The lawsuit seeks to represent a class of SeaWorld customers from Florida, Texas, Virginia and California who continued to be charged for their EZpay passes after fully paying for them in less than 12 months.
California Temp Workers Getting Temporary Paperwork? According to a California woman, the temporary employment agency Career Strategies Temporary Inc., (CST), she worked for is in violation of California labor law and she’s filed a class action lawsuit against CST as a result. She alleges CST intentionally failed to provide her and at least 1,000 others with accurate wage statements. That’s handy. The only thing worse than having to do paperwork is not having the paperwork to do the paperwork with, if you follow…
Heads up—the temp worker lawsuit seeks to represent a class of CST workers who were employed in California at any time from November 1, 2013, through the present and who were similarly deprived of accurate wage statements.
So, the allegations, specifically, are that CST violated California state labor law by issuing weekly wage statements that did not include the dates of the associated pay period. “Plaintiff and each class member suffered and suffer injuries as a result of the missing pay period because a reasonable person could not promptly and easily determine the pay period from the wage statement alone without reference to other documents or information,” the complaint states.

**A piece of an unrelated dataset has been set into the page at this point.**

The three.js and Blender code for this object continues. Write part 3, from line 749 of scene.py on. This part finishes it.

According to the employment class action, if an employer knowingly and intentionally fails to accurately itemize a wage statement, an employee can recover the greater of actual damages or statutory fines of $50 for the first violation and $100 for each subsequent violation up to $4,000.
Offering temporary and direct-hire staffing services, California-based CST has offices in seven states. It employed Bengel as a temporary employee “during the applicable statutory period,” during which time Bengal was paid on a weekly basis, according to the complaint. Wonder if anything else will come out of the woodwork on this one…

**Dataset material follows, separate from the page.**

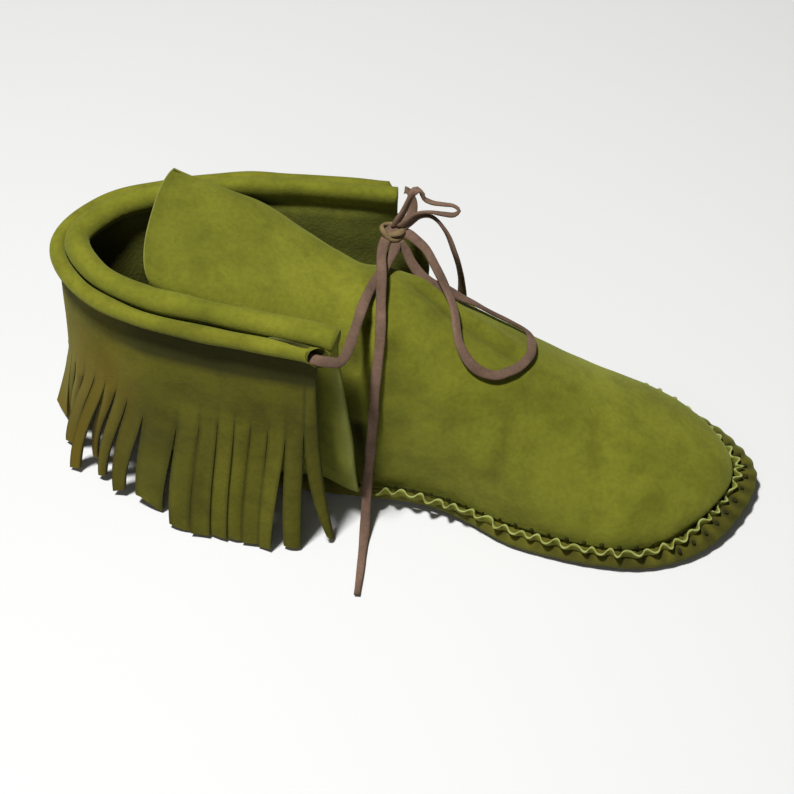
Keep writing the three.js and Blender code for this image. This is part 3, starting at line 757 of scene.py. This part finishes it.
def resampled(rows, columns):
    """The grid with its columns spread evenly along each row."""
    out = np.empty((len(rows), columns + 1, 3))
    for r, row in enumerate(rows):
        s = np.concatenate([[0], np.cumsum(np.linalg.norm(np.diff(row, axis=0), axis=1))])
        even = np.linspace(0, s[-1], columns + 1)
        out[r] = np.stack([np.interp(even, s, row[:, k]) for k in range(3)], axis=1)
    return out


RIDGE_REACH = 8
TONGUE_END_ROWS = 12


def creased(grid, normals):
    """How far the creases move each point along its normal, and how dark they make it."""
    shift = np.zeros(grid.shape[:-1])
    dark = np.zeros(grid.shape[:-1])
    for line, depth, half, ridge, off, tone in CREASES:
        away, share, offset = polyline_distance(grid, line)
        fade = smooth(0, 0.18, share) * (1 - smooth(0.8, 1, share)) + 0.02
        along = unit(np.array(line[-1], float) - line[0])
        outer = unit(np.cross(normals, along))
        signed = (offset * outer).sum(axis=-1)
        shift -= depth * fade * bell(away / half)
        # Painted shade along the trough
        dark = np.maximum(dark, tone * fade * bell(away / (half * 0.8)))
        beyond = np.abs(signed - off)
        reach = np.sqrt(np.maximum(away**2 - signed**2, 0))
        shift += ridge * fade * bell(beyond / (off * 0.6)) * bell(reach / RIDGE_REACH)
    return shift, dark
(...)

Nissan Settlement puts the Brakes on…a defective automotive class action lawsuit it’s facing. Under the terms of the deal, Nissan North America Inc.will pay vehicle owners up to $800 each. If you’re confused as to exactly which defective automotive class action this settlement is for—cast your mind back—to a lawsuit that alleged the braking system in certain Nissan trucks and SUVs is prone to sudden failure, increasing the risk for injury and death.
The lawsuit was originally filed in April 2011 by Brandon and Erin Banks. It alleged the defective sensor posed a serious safety threat to consumers because it controls critical safety aspects of braking and was prone to failure. The defect caused drivers to be suddenly unable to stop their vehicles within a reasonably safe time and distance, or at all.
The complaint states the automaker knew about the defect but hid it from consumers “to [Nissan’s] significant financial gain.”
So to get to the deal, the proposed Nissan settlement terms would see current and former owners of approximately 350,000 2004-2008 Nissan Titans, Armadas and Infiniti QX56 vehicles in the US be able to file claims seeking reimbursement for out-of-pocket expenses they incurred in replacing or repairing a defective delta stroke sensor, which is a component of the faulty braking system.
According to court documents, the plaintiffs asked the court to certify a proposed nationwide class of consumers who own or formerly owned the affected vehicles and were forced to replace the faulty sensor. Plaintiffs with personal injury claims relating to the affected vehicles are excluded from the class.
Nissan will begin reimbursement at $20 for vehicle owners who had in excess of 120,000 miles at the time of the repair. Reimbursement will go up to $800 for vehicles that had less than 48,000 miles at the time of repair.
According to the settlement motions, Nissan will distribute notices to the class members via direct mail and to addresses obtained through Nissan or public records utilizing vehicle identification numbers, the motion says. Class members will be directed to a website and a toll-free number maintained by the settlement administrator that will provide information concerning the settlement, including, if requested, a copy of the long form notice.
The case is Banks et al v. Nissan North America, Inc. et al, case number 4:11-cv-02022, in the U.S. District Court for the Northern District of California.
Hokee Dokee—That’s a wrap folks…Time to adjourn for the week. Have a good one!